Devant la tombe, je trouve un autel et une vasque creusés dans le sol de la roche. Je monte dans la tombe sur le rebord de laquelle se trouve une inscription en lycien ; l’intérieur est recouvert d’une croûte noire que je pense être d’abord de la suie, mais comme il y a en sur les parois latérales, je penche plutôt pour des moisissures, je trouve aussi des nids d’araignées monstrueux et une espèce de gelée blanche qui ne me dit rien qui vaille. Cela ressemble aux micro-organismes visqueux qu’on trouve dans les grottes à fort taux d’acidité. Je préfère ne pas entrer, je n’ai pas envie d’attraper des cochonneries. Malgré tout, l’endroit est envoûtant ; le berger est parti avec ses chèvres et la lumière décroit.
Un couple de Russes avec leurs deux enfants se sont arrêtés en même temps que moi et viennent aux abords de la tombe. L’homme me demande si je peux les prendre en photo devant la tombe avec un appareil numérique d’une marque inconnue et d’un autre âge sur lequel je vois un écran LCD présentant des caractères cyrilliques. Ils me remercient à grand renfort de “teşekkür ederim” ; je leur dit que je ne suis pas Turc ; encore un effet ravageur de mes beaux yeux verts.

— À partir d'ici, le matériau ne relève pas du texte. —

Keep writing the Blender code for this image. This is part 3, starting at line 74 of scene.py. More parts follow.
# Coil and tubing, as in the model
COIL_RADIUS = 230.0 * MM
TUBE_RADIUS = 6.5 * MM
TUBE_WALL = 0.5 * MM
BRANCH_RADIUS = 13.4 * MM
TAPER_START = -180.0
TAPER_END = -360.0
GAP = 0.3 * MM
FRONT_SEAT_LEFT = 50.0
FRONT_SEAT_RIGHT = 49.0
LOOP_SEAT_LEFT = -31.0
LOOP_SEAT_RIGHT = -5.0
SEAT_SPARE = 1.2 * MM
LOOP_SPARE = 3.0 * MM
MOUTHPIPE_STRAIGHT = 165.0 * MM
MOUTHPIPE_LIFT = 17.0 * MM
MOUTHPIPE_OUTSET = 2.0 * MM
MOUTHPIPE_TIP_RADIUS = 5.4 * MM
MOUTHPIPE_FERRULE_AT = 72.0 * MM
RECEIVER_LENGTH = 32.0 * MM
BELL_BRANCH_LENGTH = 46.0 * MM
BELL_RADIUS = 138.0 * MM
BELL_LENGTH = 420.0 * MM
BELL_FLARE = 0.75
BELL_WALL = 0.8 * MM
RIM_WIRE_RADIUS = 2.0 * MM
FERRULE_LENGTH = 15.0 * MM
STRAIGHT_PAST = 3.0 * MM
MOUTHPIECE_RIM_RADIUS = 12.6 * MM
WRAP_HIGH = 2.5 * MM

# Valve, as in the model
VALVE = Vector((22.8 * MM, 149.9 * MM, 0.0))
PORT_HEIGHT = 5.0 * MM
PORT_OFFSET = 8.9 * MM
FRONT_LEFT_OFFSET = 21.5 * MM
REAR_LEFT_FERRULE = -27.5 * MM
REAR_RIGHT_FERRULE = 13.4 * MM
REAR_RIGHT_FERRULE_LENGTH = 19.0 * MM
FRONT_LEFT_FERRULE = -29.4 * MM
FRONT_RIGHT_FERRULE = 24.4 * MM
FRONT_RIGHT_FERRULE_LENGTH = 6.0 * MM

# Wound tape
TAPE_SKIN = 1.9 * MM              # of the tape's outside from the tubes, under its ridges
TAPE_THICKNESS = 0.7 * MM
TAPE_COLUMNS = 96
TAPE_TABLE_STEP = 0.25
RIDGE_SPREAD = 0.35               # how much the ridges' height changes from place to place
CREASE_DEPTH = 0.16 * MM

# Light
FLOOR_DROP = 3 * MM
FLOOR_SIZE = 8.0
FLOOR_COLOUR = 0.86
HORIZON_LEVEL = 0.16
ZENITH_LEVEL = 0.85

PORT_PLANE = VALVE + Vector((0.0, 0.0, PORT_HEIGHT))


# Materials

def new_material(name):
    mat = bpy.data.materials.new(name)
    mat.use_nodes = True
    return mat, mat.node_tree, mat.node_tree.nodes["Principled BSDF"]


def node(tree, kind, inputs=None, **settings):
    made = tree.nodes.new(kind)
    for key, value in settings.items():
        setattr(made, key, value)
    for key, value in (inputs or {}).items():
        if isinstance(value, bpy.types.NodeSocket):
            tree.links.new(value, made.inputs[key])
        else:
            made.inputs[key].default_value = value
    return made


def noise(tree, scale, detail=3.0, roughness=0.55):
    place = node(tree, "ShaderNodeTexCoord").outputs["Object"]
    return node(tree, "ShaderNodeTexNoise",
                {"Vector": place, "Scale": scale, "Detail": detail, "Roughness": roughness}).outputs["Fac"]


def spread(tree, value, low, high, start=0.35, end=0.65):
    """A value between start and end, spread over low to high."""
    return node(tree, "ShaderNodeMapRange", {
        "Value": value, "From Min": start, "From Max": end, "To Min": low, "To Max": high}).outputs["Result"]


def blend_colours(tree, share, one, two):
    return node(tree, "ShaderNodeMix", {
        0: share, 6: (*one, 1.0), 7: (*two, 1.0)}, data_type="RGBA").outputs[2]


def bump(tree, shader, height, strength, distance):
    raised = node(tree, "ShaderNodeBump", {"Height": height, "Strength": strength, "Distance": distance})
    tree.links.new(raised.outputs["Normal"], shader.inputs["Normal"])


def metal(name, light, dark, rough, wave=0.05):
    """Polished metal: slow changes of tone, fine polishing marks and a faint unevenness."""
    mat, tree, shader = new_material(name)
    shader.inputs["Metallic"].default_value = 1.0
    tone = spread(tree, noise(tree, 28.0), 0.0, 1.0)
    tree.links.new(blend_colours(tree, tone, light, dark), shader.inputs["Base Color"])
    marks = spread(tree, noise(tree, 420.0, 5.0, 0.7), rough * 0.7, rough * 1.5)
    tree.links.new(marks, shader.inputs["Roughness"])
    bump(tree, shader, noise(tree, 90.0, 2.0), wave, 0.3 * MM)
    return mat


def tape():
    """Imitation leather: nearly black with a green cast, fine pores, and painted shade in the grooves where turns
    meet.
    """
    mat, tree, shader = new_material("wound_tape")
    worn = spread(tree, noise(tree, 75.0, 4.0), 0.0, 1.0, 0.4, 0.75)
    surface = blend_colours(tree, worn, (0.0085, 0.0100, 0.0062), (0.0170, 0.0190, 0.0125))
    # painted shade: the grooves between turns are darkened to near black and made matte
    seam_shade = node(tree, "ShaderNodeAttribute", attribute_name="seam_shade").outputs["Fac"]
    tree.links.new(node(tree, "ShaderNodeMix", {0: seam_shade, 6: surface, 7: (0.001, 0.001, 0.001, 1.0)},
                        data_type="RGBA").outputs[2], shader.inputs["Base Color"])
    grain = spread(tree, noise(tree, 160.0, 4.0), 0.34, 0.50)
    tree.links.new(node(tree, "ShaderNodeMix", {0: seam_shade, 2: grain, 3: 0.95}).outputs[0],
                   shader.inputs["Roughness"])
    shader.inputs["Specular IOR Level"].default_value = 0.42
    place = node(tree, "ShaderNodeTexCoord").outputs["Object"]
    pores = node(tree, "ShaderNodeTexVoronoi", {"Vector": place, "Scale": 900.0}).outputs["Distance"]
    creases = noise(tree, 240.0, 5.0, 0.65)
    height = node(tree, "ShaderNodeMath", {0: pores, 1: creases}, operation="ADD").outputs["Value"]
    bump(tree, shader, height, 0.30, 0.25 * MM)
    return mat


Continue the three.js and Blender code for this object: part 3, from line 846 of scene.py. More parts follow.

Un peu plus loin, sur la route, près des citernes creusées dans le sol, des chèvres sont en train de paître du côté de Sahil Kılıçlı. Étrangement, il souffle un vent fort et presque doux sur cette plaine encaissée entre les montagnes. En arrivant à Kaş, je me rends compte à quel point il faisait vraiment plus frais là-haut.
A l’aller, je me suis demandé si les traces blanches que je voyais sur les montagnes n’étaient pas des plaques de neige. Je sais que ça peut paraître étrange de penser ça mais certains sommets des environs, très proches de la mer, culminent tout de même à plus de 3000 mètres. Je me suis rendu compte que ce n’était que des coulées de boue séchée charriant des pierres et laissant dans les replis de la montagne des balafres sèches par ces temps chauds.
Avec le soir qui arrive, je me surprends à rêver aux couleurs irréelles de ces montagnes, des couleurs que je ne connaissais pas.